**INSTRUCTIONS FOR THE TASK**
Repeat exactly the stretch of lines from the line containing "bin_shell();" through the line containing "cad_parts[node].hide_render = cad_parts[node].hide_viewport", both included, and nothing else.

**INFORMATION SUPPLIED**
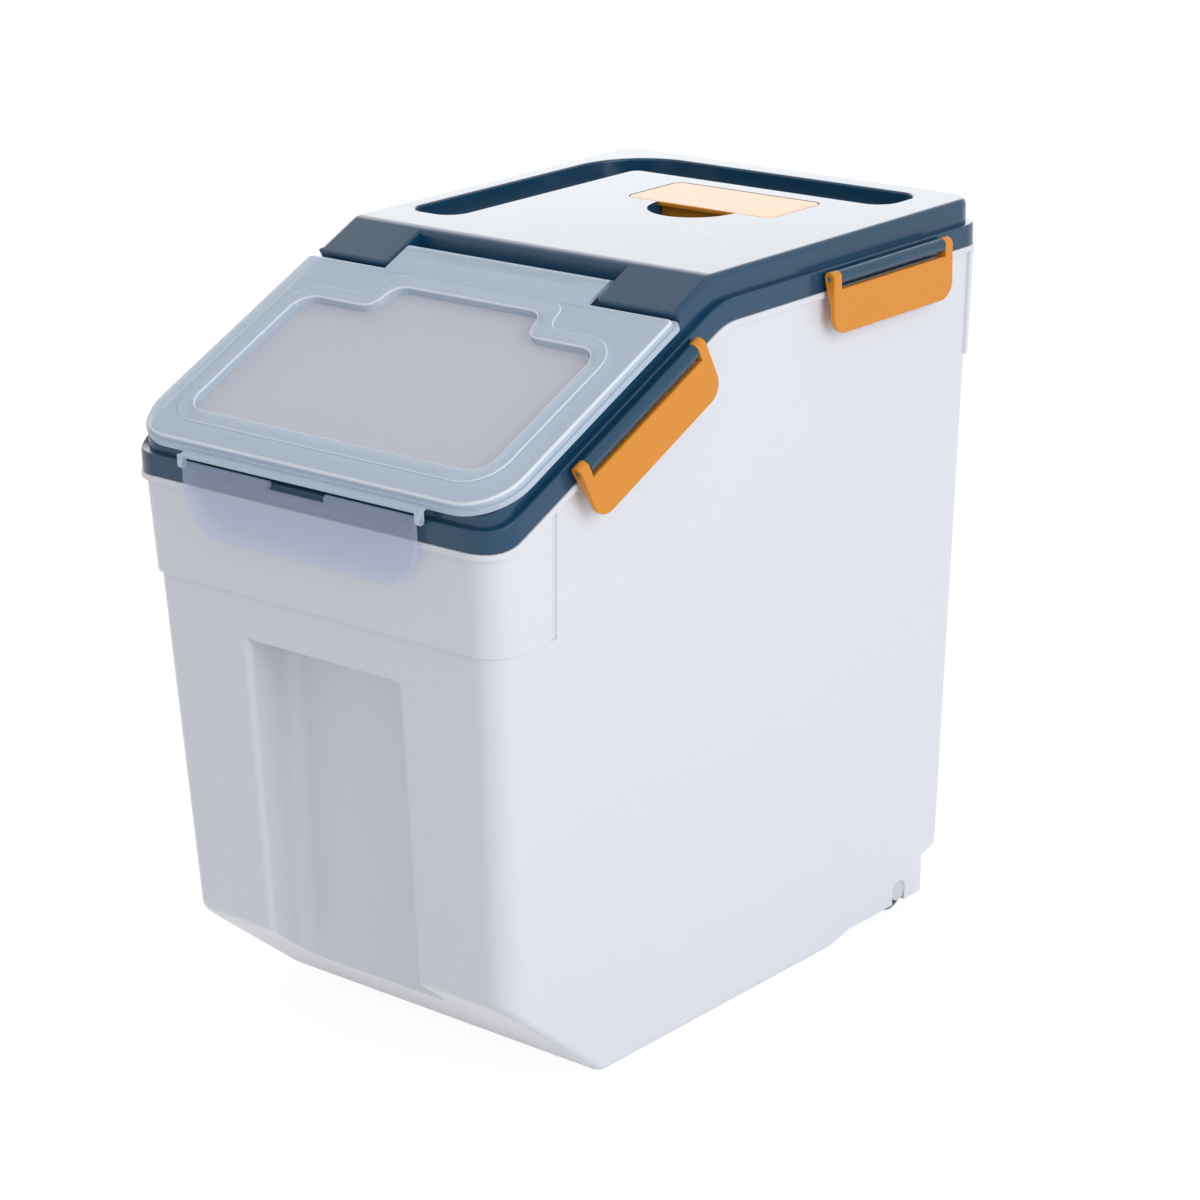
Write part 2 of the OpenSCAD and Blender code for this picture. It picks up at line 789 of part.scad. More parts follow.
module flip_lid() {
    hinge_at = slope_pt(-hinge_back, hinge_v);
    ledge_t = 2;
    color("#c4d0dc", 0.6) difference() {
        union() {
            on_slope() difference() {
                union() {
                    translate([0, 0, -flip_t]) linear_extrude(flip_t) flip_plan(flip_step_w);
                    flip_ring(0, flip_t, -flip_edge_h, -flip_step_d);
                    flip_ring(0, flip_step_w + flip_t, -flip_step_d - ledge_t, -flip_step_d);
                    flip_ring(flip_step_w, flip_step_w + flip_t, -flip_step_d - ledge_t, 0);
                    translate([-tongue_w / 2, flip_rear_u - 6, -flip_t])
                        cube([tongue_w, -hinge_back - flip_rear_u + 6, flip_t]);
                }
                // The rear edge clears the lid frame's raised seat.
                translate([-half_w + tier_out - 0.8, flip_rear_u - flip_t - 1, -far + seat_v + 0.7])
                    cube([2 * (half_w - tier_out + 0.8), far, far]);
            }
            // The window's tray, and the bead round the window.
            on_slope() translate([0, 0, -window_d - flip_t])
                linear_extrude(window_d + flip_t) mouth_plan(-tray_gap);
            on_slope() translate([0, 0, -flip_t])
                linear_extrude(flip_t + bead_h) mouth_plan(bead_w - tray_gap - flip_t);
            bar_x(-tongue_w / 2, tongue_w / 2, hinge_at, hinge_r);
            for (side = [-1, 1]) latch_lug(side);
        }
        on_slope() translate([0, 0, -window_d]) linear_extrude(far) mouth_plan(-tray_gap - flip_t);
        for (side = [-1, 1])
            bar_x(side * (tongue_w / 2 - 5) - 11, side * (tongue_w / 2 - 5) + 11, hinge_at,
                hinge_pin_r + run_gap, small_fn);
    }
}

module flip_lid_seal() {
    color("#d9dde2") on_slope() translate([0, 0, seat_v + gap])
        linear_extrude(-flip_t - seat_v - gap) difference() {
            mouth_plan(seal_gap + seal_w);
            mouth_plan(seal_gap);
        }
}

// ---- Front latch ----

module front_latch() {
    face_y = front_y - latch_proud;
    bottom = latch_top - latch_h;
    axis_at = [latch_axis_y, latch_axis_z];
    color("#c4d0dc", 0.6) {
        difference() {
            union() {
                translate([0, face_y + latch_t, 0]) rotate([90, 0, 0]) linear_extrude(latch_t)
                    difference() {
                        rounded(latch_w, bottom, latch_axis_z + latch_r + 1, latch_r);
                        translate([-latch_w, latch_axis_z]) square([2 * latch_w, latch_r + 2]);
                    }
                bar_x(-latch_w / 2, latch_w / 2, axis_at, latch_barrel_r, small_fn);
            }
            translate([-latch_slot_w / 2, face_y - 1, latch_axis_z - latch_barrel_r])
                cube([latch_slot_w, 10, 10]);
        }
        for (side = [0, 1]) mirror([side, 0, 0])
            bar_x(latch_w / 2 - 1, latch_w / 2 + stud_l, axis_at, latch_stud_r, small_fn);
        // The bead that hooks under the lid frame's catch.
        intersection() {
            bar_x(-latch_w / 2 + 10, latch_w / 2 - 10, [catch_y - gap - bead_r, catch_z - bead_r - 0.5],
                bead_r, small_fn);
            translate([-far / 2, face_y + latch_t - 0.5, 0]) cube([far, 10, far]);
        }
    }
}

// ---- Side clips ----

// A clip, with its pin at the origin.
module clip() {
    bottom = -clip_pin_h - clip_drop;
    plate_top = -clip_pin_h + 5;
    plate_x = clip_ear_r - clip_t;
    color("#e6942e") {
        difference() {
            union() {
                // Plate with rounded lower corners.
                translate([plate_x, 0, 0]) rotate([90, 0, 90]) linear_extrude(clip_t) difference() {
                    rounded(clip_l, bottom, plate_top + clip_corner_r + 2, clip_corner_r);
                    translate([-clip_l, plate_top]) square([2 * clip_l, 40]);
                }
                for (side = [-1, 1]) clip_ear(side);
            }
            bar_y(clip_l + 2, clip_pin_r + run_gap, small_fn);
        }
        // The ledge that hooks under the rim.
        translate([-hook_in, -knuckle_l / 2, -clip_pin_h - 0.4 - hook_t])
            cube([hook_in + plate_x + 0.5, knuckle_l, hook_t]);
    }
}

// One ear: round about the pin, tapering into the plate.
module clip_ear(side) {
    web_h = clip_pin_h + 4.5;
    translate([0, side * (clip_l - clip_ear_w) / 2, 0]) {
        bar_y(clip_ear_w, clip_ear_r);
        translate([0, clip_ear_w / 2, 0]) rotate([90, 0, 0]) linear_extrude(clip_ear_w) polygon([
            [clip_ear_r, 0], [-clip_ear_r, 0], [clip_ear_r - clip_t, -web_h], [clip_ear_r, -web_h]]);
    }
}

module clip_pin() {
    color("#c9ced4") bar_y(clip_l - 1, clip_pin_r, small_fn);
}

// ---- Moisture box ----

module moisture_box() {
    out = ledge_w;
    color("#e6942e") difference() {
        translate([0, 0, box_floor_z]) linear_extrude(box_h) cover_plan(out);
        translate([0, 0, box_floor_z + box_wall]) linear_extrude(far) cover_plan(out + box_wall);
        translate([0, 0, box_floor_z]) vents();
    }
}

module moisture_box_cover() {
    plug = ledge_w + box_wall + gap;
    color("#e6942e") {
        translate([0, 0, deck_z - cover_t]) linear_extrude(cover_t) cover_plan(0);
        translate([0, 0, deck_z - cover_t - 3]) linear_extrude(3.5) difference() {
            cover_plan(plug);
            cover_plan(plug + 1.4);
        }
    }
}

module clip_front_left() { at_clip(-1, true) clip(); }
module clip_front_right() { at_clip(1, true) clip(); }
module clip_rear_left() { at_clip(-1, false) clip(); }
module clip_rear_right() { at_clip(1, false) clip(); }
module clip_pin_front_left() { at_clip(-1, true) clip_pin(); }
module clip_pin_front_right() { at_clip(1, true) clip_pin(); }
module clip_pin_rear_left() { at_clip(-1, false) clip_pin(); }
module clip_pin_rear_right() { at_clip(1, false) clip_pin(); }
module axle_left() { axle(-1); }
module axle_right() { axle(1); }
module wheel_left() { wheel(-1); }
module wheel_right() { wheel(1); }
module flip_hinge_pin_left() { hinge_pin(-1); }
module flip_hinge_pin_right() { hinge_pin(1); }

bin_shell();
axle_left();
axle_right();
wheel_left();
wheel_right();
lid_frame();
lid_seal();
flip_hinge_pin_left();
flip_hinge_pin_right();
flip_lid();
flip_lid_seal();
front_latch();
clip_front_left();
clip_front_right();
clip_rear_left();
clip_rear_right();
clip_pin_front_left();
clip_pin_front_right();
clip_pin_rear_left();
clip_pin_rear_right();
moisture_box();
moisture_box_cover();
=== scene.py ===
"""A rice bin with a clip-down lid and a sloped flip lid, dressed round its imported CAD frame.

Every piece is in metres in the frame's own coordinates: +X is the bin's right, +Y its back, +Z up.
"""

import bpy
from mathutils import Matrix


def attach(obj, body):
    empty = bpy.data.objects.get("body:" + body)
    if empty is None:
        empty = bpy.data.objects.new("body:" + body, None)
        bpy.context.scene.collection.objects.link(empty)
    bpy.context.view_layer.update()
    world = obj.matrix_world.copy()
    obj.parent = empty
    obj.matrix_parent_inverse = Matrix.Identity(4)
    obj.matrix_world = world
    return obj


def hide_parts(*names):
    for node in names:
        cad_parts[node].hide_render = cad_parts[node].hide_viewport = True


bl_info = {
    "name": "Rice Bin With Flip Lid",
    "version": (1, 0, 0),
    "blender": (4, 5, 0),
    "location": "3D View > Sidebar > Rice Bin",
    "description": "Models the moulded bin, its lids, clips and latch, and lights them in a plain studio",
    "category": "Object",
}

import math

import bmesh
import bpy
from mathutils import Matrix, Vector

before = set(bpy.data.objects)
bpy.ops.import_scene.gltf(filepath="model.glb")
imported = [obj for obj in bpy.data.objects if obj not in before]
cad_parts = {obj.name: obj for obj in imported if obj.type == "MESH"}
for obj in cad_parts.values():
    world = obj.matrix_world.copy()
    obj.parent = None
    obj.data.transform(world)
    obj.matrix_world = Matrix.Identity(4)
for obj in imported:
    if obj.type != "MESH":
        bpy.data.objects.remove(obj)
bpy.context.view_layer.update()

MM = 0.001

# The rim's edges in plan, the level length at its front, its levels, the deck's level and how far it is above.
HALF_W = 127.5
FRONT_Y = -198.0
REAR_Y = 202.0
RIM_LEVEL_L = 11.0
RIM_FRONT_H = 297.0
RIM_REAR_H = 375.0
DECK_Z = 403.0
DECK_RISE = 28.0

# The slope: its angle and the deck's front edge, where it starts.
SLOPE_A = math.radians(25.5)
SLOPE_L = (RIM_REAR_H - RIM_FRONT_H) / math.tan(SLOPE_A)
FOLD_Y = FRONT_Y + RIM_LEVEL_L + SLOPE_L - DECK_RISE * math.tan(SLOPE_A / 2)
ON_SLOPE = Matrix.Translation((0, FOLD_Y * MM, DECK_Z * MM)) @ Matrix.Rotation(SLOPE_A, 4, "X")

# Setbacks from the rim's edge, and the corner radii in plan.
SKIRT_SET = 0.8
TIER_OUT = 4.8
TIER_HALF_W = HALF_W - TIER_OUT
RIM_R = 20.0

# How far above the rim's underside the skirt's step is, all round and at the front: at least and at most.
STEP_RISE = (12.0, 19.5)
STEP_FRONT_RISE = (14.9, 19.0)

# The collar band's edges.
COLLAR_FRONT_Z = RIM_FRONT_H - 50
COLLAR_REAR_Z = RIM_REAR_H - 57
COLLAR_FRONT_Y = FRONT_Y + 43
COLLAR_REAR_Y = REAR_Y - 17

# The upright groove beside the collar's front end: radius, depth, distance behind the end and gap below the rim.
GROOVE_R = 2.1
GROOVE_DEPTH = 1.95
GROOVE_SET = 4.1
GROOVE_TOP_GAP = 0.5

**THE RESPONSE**
bin_shell();
axle_left();
axle_right();
wheel_left();
wheel_right();
lid_frame();
lid_seal();
flip_hinge_pin_left();
flip_hinge_pin_right();
flip_lid();
flip_lid_seal();
front_latch();
clip_front_left();
clip_front_right();
clip_rear_left();
clip_rear_right();
clip_pin_front_left();
clip_pin_front_right();
clip_pin_rear_left();
clip_pin_rear_right();
moisture_box();
moisture_box_cover();
=== scene.py ===
"""A rice bin with a clip-down lid and a sloped flip lid, dressed round its imported CAD frame.

Every piece is in metres in the frame's own coordinates: +X is the bin's right, +Y its back, +Z up.
"""

import bpy
from mathutils import Matrix


def attach(obj, body):
    empty = bpy.data.objects.get("body:" + body)
    if empty is None:
        empty = bpy.data.objects.new("body:" + body, None)
        bpy.context.scene.collection.objects.link(empty)
    bpy.context.view_layer.update()
    world = obj.matrix_world.copy()
    obj.parent = empty
    obj.matrix_parent_inverse = Matrix.Identity(4)
    obj.matrix_world = world
    return obj


def hide_parts(*names):
    for node in names:
        cad_parts[node].hide_render = cad_parts[node].hide_viewport = True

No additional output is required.